Повторили все то же самое.
— Подъезжаете на бронетранспортерах, сразу начинаете предупредительный огонь. По команде переходите к прицельному огоню на поражение. Задача понятна?
— Так точно.
— Шар у нас один. Снимаем с одного дубля.
— Не понял.
— Сначала, говорю, прорепетируем.
Порепетировали. Вижу, работают все с полнейшим профессионализмом, стреляют лихо, с ходу, без малейшей задержки. Здорово! Сомнений в реалистичности происходящего по-прежнему ни у кого никаких.
— Будем снимать.
— Мы готовы.
— С одного дубля.
— Теперь поняли. Как в боевой обстановке. С одного дубля.
— И никаких боевых, — погрозил подчиненным пальцем старший из командиров.
— Какие боевые?! Вы что, с ума сошли?
— Собирались в суматохе, — извиняясь, пояснил старший. — Задача не совсем ясна была. На всякий случай взяли и холостой запас, и боевой…
Я понял, что если бы он сейчас сказал: «Лупите боевыми», лупили бы за милую душу, ни один не усомнился бы, не возразил…
Ульянов был по-своему прав, когда говорил мне:
— Я не понимаю.
— Это замечательно, — поддерживал его я. — Башкирцев тоже не понимает.
— Значит, я могу искренне не понимать всю картину?
— Совершенно искренне.
Действительно, с течением событий, происходивших в стране параллельно нашим съемкам, понимать становилось все труднее. Наше общее состояние все более приближалось к состоянию ульяновского героя.
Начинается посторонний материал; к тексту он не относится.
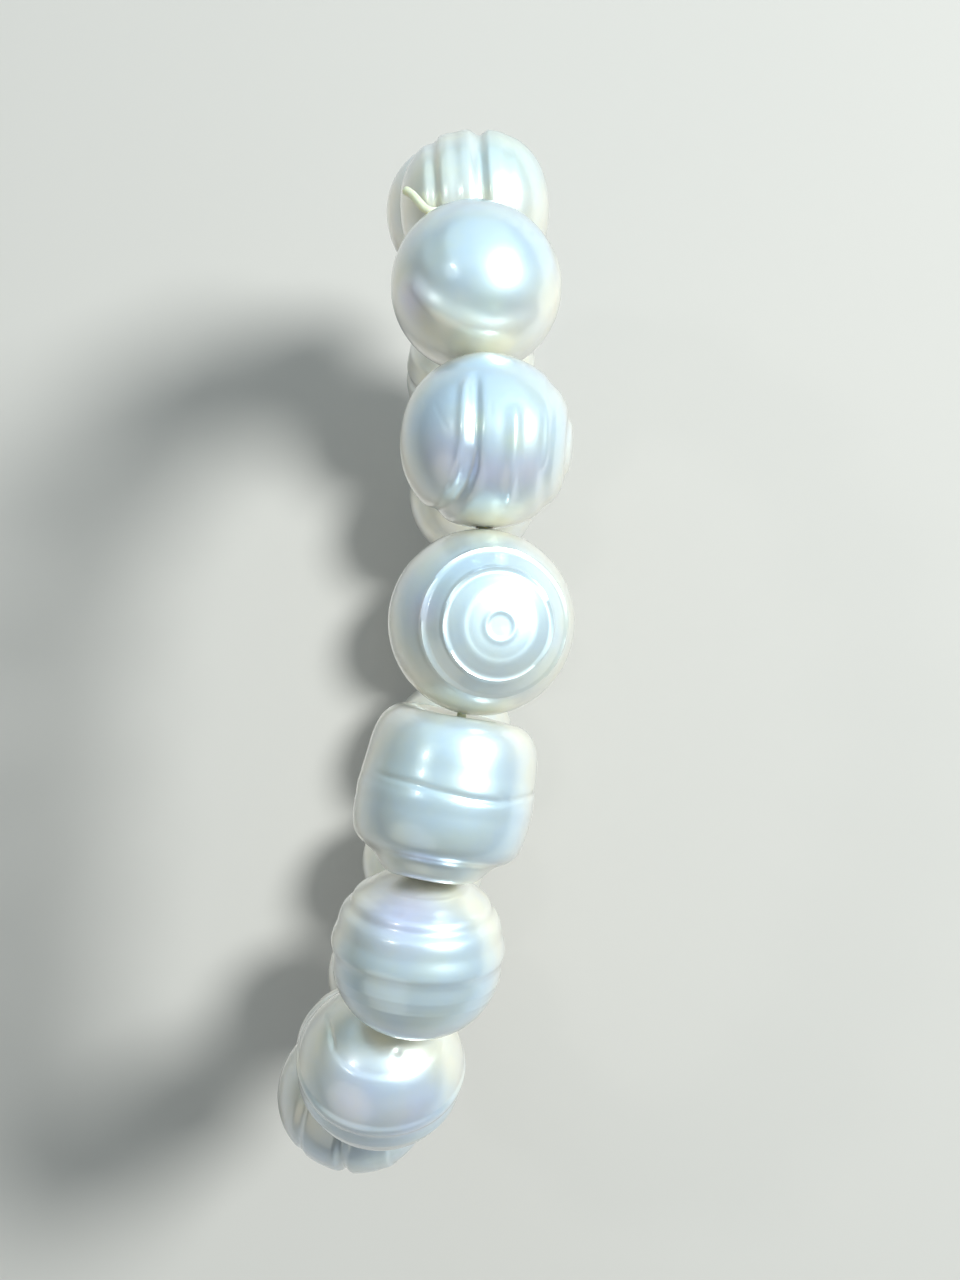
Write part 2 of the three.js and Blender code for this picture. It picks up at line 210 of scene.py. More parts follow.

Наверное, и выражение наших лиц все более напоминало выражение лица Башкирцева, глядящего, как распиливают надвое Лизу, как начинают жить самостоятельной жизнью две ее половины — более живого непонимания человека, искренне старающегося понять, но осознающего тщетность своих мозговых усилий, трудно придумать.
В Ульянове меня всегда поражала его колоссальная душевная широта, щедрость, ум. По поводу Башкирцева я сказал ему:
— По жизни он ваш ближайший родственник. Вы разрешите нам в картине использовать кинохронику, связанную с вашей общественной жизнью, — съезды, награждения, выступления с трибуны?
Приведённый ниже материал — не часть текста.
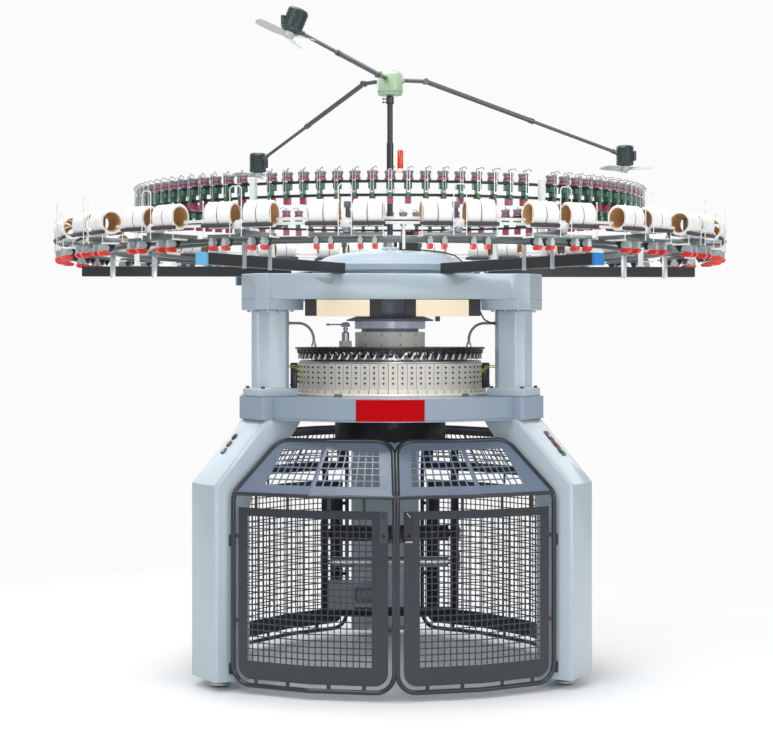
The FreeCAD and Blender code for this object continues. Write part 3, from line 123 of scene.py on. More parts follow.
# ---- shapes ------------------------------------------------------------------
class Shape:
    """Corners and faces in millimetres, gathered before they become one mesh."""

    def __init__(self):
        self.corners = []
        self.faces = []

    def add(self, corners, faces):
        """Corners and faces that count from these corners' first."""
        first = len(self.corners)
        self.corners.extend(Vector(corner) for corner in corners)
        self.faces.extend([first + n for n in face] for face in faces)
        return self

    def join(self, other, matrix=Matrix()):
        """Another shape, placed."""
        return self.add([matrix @ corner for corner in other.corners], other.faces)

    def prism(self, outline, low, high, matrix=Matrix()):
        """A plan outline between two heights."""
        count = len(outline)
        corners = [(x, y, z) for z in (low, high) for x, y in outline]
        faces = [[i, (i + 1) % count, count + (i + 1) % count, count + i] for i in range(count)]
        faces += [list(range(count - 1, -1, -1)), list(range(count, 2 * count))]
        return self.add([matrix @ Vector(corner) for corner in corners], faces)

    def block(self, x0, x1, y0, y1, z0, z1, matrix=Matrix()):
        """A box between two values on each axis."""
        return self.prism([(x0, y0), (x1, y0), (x1, y1), (x0, y1)], z0, z1, matrix)

    def plate(self, outline, holes, low, high, matrix=Matrix()):
        """A plan outline with holes in it, between two heights."""
        loops = [outline] + holes
        points = [point for loop in loops for point in loop]
        count = len(points)
        triangles = tessellate_polygon([[Vector((x, y, 0)) for x, y in loop] for loop in loops])
        corners = [(x, y, z) for z in (low, high) for x, y in points]
        faces = [list(t)[::-1] for t in triangles] + [[count + n for n in t] for t in triangles]
        start = 0
        for loop in loops:
            for i in range(len(loop)):
                a, b = start + i, start + (i + 1) % len(loop)
                faces.append([a, b, count + b, count + a])
            start += len(loop)
        return self.add([matrix @ Vector(corner) for corner in corners], faces)

    def turned(self, outline, sides, matrix=Matrix(), closed=False):
        """A (radius, height) outline turned about the Z axis."""
        corners, rows, faces = [], [], []
        for radius, height in outline:
            if radius < 0.001:
                rows.append([len(corners)] * sides)
                corners.append((0, 0, height))
                continue
            rows.append(list(range(len(corners), len(corners) + sides)))
            for side in range(sides):
                corners.append(polar(radius, 360 * side / sides, height))
        for i in range(len(outline) if closed else len(outline) - 1):
            low, high = rows[i], rows[(i + 1) % len(rows)]
            for side in range(sides):
                after = (side + 1) % sides
                face = list(dict.fromkeys([low[side], low[after], high[after], high[side]]))
                if len(face) > 2:
                    faces.append(face)
        return self.add([matrix @ Vector(corner) for corner in corners], faces)

    def rod(self, start, end, radius, sides=12, end_radius=None, soft=0.0):
        """A round bar between two points, with softened ends if wanted."""
        run = Vector(end) - Vector(start)
        far = radius if end_radius is None else end_radius
        outline = [(0, 0), (radius - soft, 0), (far - soft, run.length), (0, run.length)]
        if soft:
            outline.insert(2, (radius, soft))
            outline.insert(3, (far, run.length - soft))
        return self.turned(outline, sides, aim(start, run))


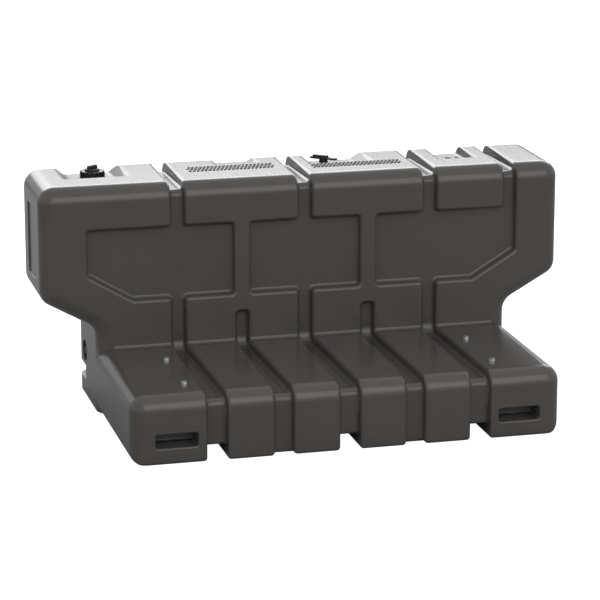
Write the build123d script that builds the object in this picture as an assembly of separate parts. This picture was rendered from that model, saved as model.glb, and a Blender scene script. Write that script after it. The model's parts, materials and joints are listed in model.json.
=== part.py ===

— О чем ты говоришь? Конечно!
Из этой хроники мы смонтировали кусок кинобиографии Башкирцева — все его партийные съезды, братания с Брежневым, весь путь его жизни. И самое главное — зритель не просто видел Башкирцева, выступающего с трибуны съезда, за тем же он видел его, уходящего под бурные аплодисменты, садящегося рядом с живым Шеварнадзе. Тот самый доклад, который Ульянов писал в антракте наших съемок, он потом прочитал в Кремле. По сути это был уже доклад не Ульянова: на экране стоящего у нас в кадре телевизора видно, как Башкирцеву аплодирует Горбачев, как Башкирцев и Шеварнадзе дружески толкают друг друга в плечи. Редкий случай, когда так по существу, по правде, по-настоящему совпадает имидж актера, его жизненная судьба и его роль…
А в наследство от американской эпопеи в «Доме под звездным небом» остался пролог. Отношение к Америке в нем восторженное, но все же с оттенком странной кукольности, ненастоящести настоящего восторга…
Нью-Йорк — любимейший мой город. Если бы вдруг случилось, что волею каких-то диких обстоятельств меня бы выкинуло из России, жить я смог бы только там. Маленький человек, уехавший в Штаты родственник нашего героя, говорит в картине: «Я обожаю эту землю, эти звезды! Я благословляю всю ее от Аляски до Калифорнии». Становится на колени, целует асфальт Таймс-сквер. Клименко, по-моему, удивительно снял нью-йоркские куски, с любовью и нежностью — снимали мы их в основном с вертолета, который искуснейше вел, выполняя любые наши прихоти и пожелания, включая пикирование на Центральный парк, рыжий вьетнамский ветеран — точно так же, с любовью и благодарностью к этому городу, мы их смонтировали. В Америке великолепный хирург Леня Дабужский и другие наши ребята-эмигранты спасли мне бездарно погубленную на Родине после элементарного перелома руку. В течение почти пятичасовой сложнейшей операции они искуснейшим образом сделали все, что возможно и что невозможно. Да и во всем другом, не исключая опереточных страстей Голливуда, ничего, кроме добра, я от Америки не видел. И все же, монтируя картину, не мог избавиться от странного чувства несерьезности Нью-Йорка и всего прочего, в Америке существующего рядом с маразматической мощью и неустрашимостью Отечества, с тем исключительным безумием, которое в нем происходило.